* start The data *

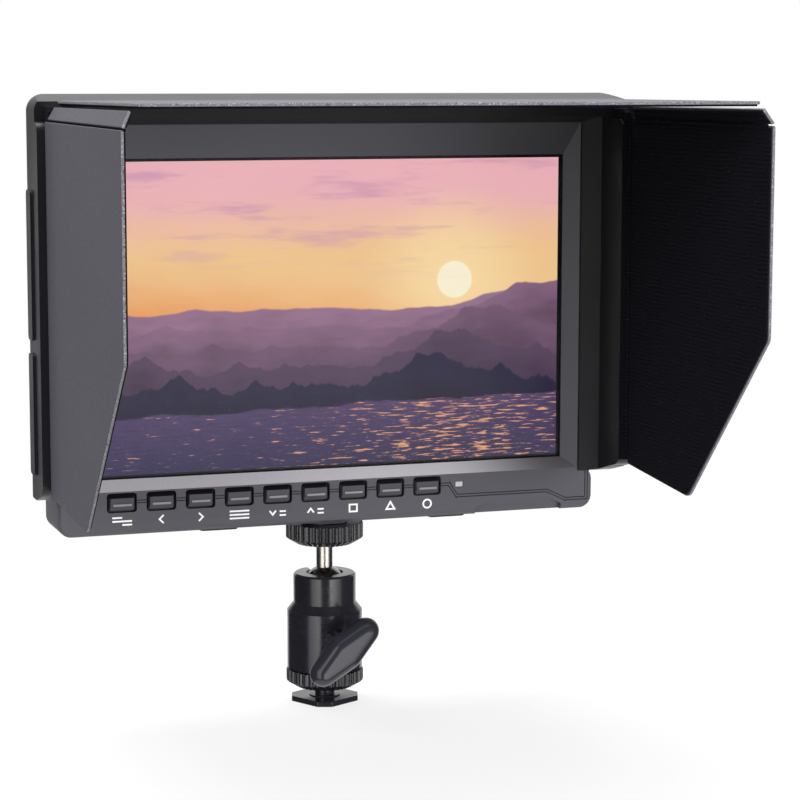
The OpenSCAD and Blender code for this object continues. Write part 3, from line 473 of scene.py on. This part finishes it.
def rim_skin(hood):
    """Cut edge of a flap: pale board with dark pits and light specks."""
    if "Board rim" in bpy.data.materials:
        return bpy.data.materials["Board rim"]
    material, nodes, shader = start_material("Board rim")
    light = nodes.add("ShaderNodeGroup", {
        "Colour": hood.rim, "Speck": screen_colour(196, 196, 200), "Amount": 0.7, "Scale": 2600.0},
        node_tree=specks())
    dark = nodes.add("ShaderNodeGroup", {
        "Colour": light.outputs["Colour"], "Speck": screen_colour(64, 64, 68), "Amount": 0.7,
        "Scale": 1900.0},
        node_tree=specks())
    pits = dark.outputs["Mask"]
    nodes.feed(shader, {"Base Color": dark.outputs["Colour"],
                        "Roughness": nodes.spread(pits, 0.45, 0.8),
                        "Normal": nodes.bump(pits, 0.4, -0.0001)})
    return material


def flock_skin(hood, name, across):
    """Flock lining whose ribs lie across the direction given."""
    if name in bpy.data.materials:
        return bpy.data.materials[name]
    material, nodes, shader = start_material(
        name, **{"Roughness": 0.95, "Specular IOR Level": 0.06})
    flock = nodes.add("ShaderNodeGroup", {
        "Colour": hood.flock, "Across": across, "Pitch": hood.rib_pitch},
        node_tree=ribbed_flock()).outputs
    nodes.feed(shader, {"Base Color": flock["Colour"],
                        "Normal": nodes.bump(flock["Height"], 0.7, 0.0003)})
    return material


def cover_glass():
    """Clear glass that lets the picture through, with faint smears."""
    if "Cover glass" in bpy.data.materials:
        return bpy.data.materials["Cover glass"]
    material, nodes, shader = start_material("Cover glass", **{
        "Base Color": screen_colour(20, 20, 24), "IOR": 1.45, "Specular IOR Level": 0.08})
    where = nodes.where()
    smear = nodes.noise(where, 24.0, 3.0)
    nodes.feed(shader, {"Roughness": nodes.spread(smear, 0.03, 0.12, 0.3, 0.7),
                        "Alpha": nodes.spread(smear, 0.035, 0.05, 0.3, 0.7)})
    return material


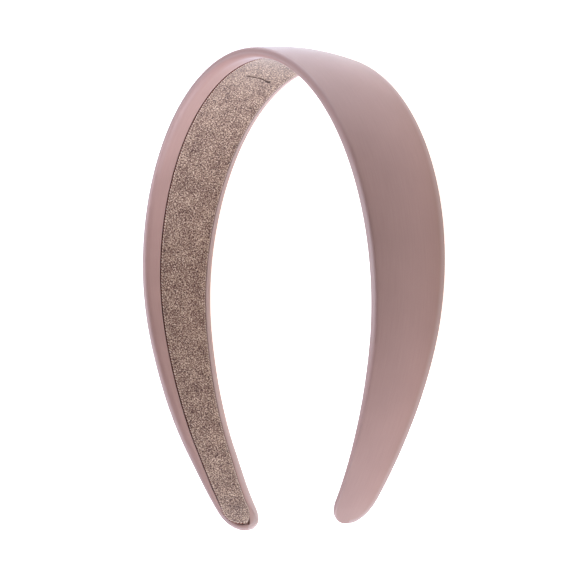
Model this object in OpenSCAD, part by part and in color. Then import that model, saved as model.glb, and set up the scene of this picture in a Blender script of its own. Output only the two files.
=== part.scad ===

* end The data *

Please restate the records in full, word for word.

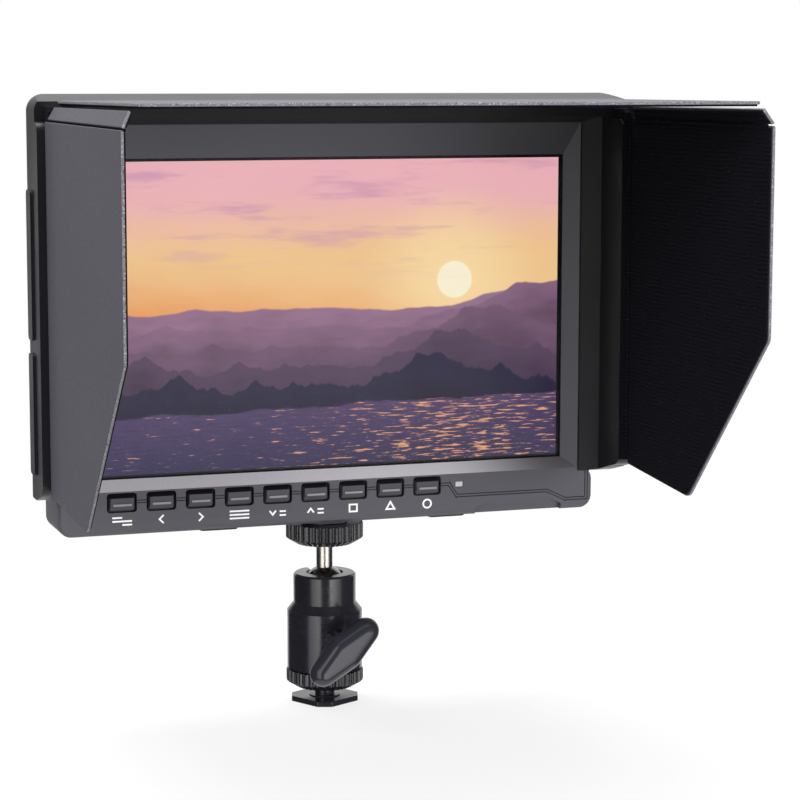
The OpenSCAD and Blender code for this object continues. Write part 3, from line 473 of scene.py on. This part finishes it.
def rim_skin(hood):
    """Cut edge of a flap: pale board with dark pits and light specks."""
    if "Board rim" in bpy.data.materials:
        return bpy.data.materials["Board rim"]
    material, nodes, shader = start_material("Board rim")
    light = nodes.add("ShaderNodeGroup", {
        "Colour": hood.rim, "Speck": screen_colour(196, 196, 200), "Amount": 0.7, "Scale": 2600.0},
        node_tree=specks())
    dark = nodes.add("ShaderNodeGroup", {
        "Colour": light.outputs["Colour"], "Speck": screen_colour(64, 64, 68), "Amount": 0.7,
        "Scale": 1900.0},
        node_tree=specks())
    pits = dark.outputs["Mask"]
    nodes.feed(shader, {"Base Color": dark.outputs["Colour"],
                        "Roughness": nodes.spread(pits, 0.45, 0.8),
                        "Normal": nodes.bump(pits, 0.4, -0.0001)})
    return material


def flock_skin(hood, name, across):
    """Flock lining whose ribs lie across the direction given."""
    if name in bpy.data.materials:
        return bpy.data.materials[name]
    material, nodes, shader = start_material(
        name, **{"Roughness": 0.95, "Specular IOR Level": 0.06})
    flock = nodes.add("ShaderNodeGroup", {
        "Colour": hood.flock, "Across": across, "Pitch": hood.rib_pitch},
        node_tree=ribbed_flock()).outputs
    nodes.feed(shader, {"Base Color": flock["Colour"],
                        "Normal": nodes.bump(flock["Height"], 0.7, 0.0003)})
    return material


def cover_glass():
    """Clear glass that lets the picture through, with faint smears."""
    if "Cover glass" in bpy.data.materials:
        return bpy.data.materials["Cover glass"]
    material, nodes, shader = start_material("Cover glass", **{
        "Base Color": screen_colour(20, 20, 24), "IOR": 1.45, "Specular IOR Level": 0.08})
    where = nodes.where()
    smear = nodes.noise(where, 24.0, 3.0)
    nodes.feed(shader, {"Roughness": nodes.spread(smear, 0.03, 0.12, 0.3, 0.7),
                        "Alpha": nodes.spread(smear, 0.035, 0.05, 0.3, 0.7)})
    return material


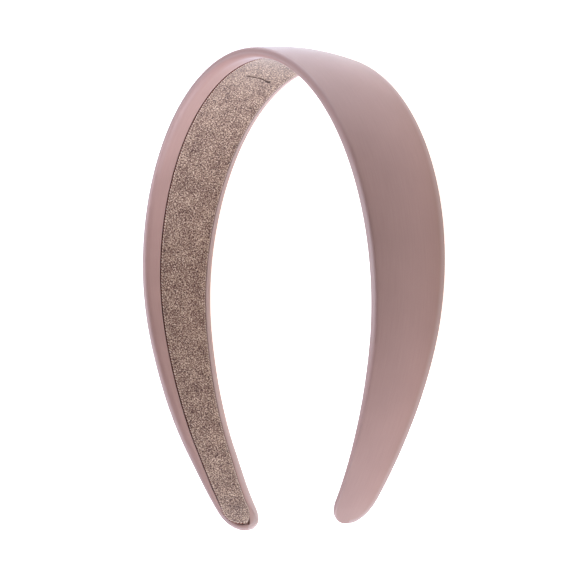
Model this object in OpenSCAD, part by part and in color. Then import that model, saved as model.glb, and set up the scene of this picture in a Blender script of its own. Output only the two files.
=== part.scad ===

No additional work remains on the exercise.